Truly a sublime scene.
But what really struck me was what happened next. Let me read it once again:
When he had finished, the hunchback puckered his dark lips, no doubt to kiss the kind hand that had brought such welcome relief; But the girl, perhaps remembering the violent assault of the previous night, quickly drew back her hand with the same start of terror that a child does when he is afraid of being bitten by a beast. The poor fellow then fixed on her a look full of reproach and unutterable woe.
From our reading from Romans tonight: “So I find it to be /a law/ that when I want to do right, evil lies close at hand.”
If you look, there is not one act of goodness in the scene that is not met with evil lying close at hand.
Esmeralda moves through the crowd and up the ladder only to be met writhing for distance and the wish of her death by Q. His forgetting to drink because of joy met a pretty pout and a touch of impatience instead of an understanding smile. The offer of thanksgiving by way of a kiss met with her terror and his heartbreak.
And still, the scene was sublime.
So sublime, in fact, that the mob embraced E.’s gesture of grace.
The very next sentence, “The people themselves were moved by it and began clapping their hands and shouting, “Hurrah! Hurrah!”
Goodness, not evil, had taken root.
But Hugo could not let that fantasy stand for long; he continues to tell the story by telling it how it is how it really goes,
“It was precisely at this moment that the recluse perceived from the window of her den the gypsy on the pillory and pronounced on her that bitter imprecation—“Curse you, gypsy woman! A curse upon you… Esmeralda turned pale and with faltering step,”descended from the pillory... “She’s in one of her moods today,” said the people, grumbling, and they did nothing else. - Women of her /class/ were then deemed holy and revered accordingly.”
Both Paul and Victor Hugo with these two passages are telling us how things really are. How the world really moves day to do. That is in fact what all of the great works of literature do: they tell it how it is. And so often that where goodness takes hold, evil lies close at hand.
Paul comes at it from a different angle than he usually does in these 10 verses of Romans.
We were used to hearing Paul writing in fairly technical terms. Asking questions and answering them so his hearers might know how it all fits together.
But this section is a little different. Paul changes the voice he’s writing with.
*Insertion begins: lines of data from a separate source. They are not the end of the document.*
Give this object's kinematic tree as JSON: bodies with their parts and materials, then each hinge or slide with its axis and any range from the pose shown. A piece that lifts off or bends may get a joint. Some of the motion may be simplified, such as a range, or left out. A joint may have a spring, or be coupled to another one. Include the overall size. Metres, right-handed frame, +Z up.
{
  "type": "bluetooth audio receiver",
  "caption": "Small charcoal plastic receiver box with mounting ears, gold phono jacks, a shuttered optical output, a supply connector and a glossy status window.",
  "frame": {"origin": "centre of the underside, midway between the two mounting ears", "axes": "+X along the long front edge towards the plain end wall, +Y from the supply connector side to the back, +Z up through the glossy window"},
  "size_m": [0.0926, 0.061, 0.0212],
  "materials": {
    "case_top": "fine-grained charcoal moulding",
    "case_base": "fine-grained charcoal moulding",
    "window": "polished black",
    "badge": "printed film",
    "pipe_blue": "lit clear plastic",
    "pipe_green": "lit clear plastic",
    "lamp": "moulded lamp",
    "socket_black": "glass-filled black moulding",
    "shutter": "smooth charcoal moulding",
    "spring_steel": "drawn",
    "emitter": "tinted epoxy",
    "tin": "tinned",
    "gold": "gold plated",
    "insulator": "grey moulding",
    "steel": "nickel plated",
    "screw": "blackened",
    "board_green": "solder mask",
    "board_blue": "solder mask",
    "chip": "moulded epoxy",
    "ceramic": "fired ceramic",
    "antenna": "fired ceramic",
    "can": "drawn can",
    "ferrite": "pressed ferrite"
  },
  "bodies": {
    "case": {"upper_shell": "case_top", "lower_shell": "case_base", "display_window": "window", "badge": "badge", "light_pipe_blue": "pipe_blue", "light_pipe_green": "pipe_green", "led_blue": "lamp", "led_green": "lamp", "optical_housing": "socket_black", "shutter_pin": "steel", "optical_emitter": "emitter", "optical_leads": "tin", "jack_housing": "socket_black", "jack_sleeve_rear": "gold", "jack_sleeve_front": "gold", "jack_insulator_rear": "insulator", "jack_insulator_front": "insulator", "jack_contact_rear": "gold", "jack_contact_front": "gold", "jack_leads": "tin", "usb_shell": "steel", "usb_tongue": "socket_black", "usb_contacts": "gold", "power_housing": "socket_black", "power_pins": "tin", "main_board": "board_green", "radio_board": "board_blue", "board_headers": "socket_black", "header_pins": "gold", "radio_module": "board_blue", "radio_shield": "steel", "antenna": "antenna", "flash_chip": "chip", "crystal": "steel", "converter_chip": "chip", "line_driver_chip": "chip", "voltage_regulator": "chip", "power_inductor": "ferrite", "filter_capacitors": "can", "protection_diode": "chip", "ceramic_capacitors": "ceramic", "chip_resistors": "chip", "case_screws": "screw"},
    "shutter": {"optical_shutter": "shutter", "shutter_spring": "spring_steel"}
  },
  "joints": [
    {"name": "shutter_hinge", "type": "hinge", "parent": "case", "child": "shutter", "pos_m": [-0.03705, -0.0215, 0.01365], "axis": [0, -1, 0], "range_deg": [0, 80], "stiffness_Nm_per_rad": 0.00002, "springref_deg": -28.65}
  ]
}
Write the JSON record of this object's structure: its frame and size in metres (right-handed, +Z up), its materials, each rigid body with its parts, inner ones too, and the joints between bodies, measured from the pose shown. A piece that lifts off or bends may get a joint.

He moves from /we/ to /I/.
Verse 13-14 - “Did that which is good, then, bring death to me? By no means! We know that the Law is spiritual” Question and answer
-to-
Verse 15 - “I do not understand my own actions” A personal monologue, one that we all probably know well.
One where we tell ourselves, and tell God, that we know what the right thing to do is, and for some blasted reason we just can’t seem to follow through on it. That for some reason the power of the flesh always seems to win out over the power of our will. Even though we come to church and Love God, and feel invigorated by the sermon and the Eucharist to dooo better on Sunday, by Wednesday the world has worn us down the shine has come off and we fall back to our old ways...
just can’t seem to manage...
That’s just how the real world moves... but it not how it ends.
Its not how this passage ends and it not how our story ends!
The end of our reading today goes like this “Who will deliver me from this body of death/ this life of sin? Thanks be to God through Jesus Christ our Lord! And continuing For there is no condemnation for those who are in Christ Jesus!
Paul gets caught up in the Spirit and offers a cry of praise just like so many of the psalmist!
That move from question and answer - from we to I is an important one.
Paul changes from theory to experience.
He moves from teacher to psalmist, and gives us a psalm.
Granted, a very Pauline psalm, not void of formula and run-on ideas, but language for us when we have none of our own.
Language to use when we’re at a loss with own actions.
He helps us tell it how it is.
Just like we do every week in our confession and absolution. Each week we are laid bare, all of our mistakes named or unnamed are known by God and time and time again we are forgiven.
We tell God how it’s gone and God responds. Each time the same Forgiven - that’s how it really is.
It was William Faulkner that said “the most important subject in literature is the conflict of the human heart.”
In one way or another that conflict something we all hold in common. It transcends all barriers of race, class and religion. When we find stunning examples of it like in the Hunchback of Notre Dame, Lord of the Rings, Star Wars and in Romans. Those examples become mirror by which we can see ourselves and the world clearly.
But not only mirrors - also companions.
Traveling in back pockets, read time and time again until they’ve fallen apart, these works remind us that we are not really that special. That we are in good company, and not so good company that we are not alone. They help us feel known and seen.
And, at least at the end of the most important one of these books we hear that despite our best efforts, and despite the best efforts of the evil that lies close at hand - we are brought home - into the loving arms of God again and again and again - so that we might find new ways to tell and live into the story of the way God brings us home.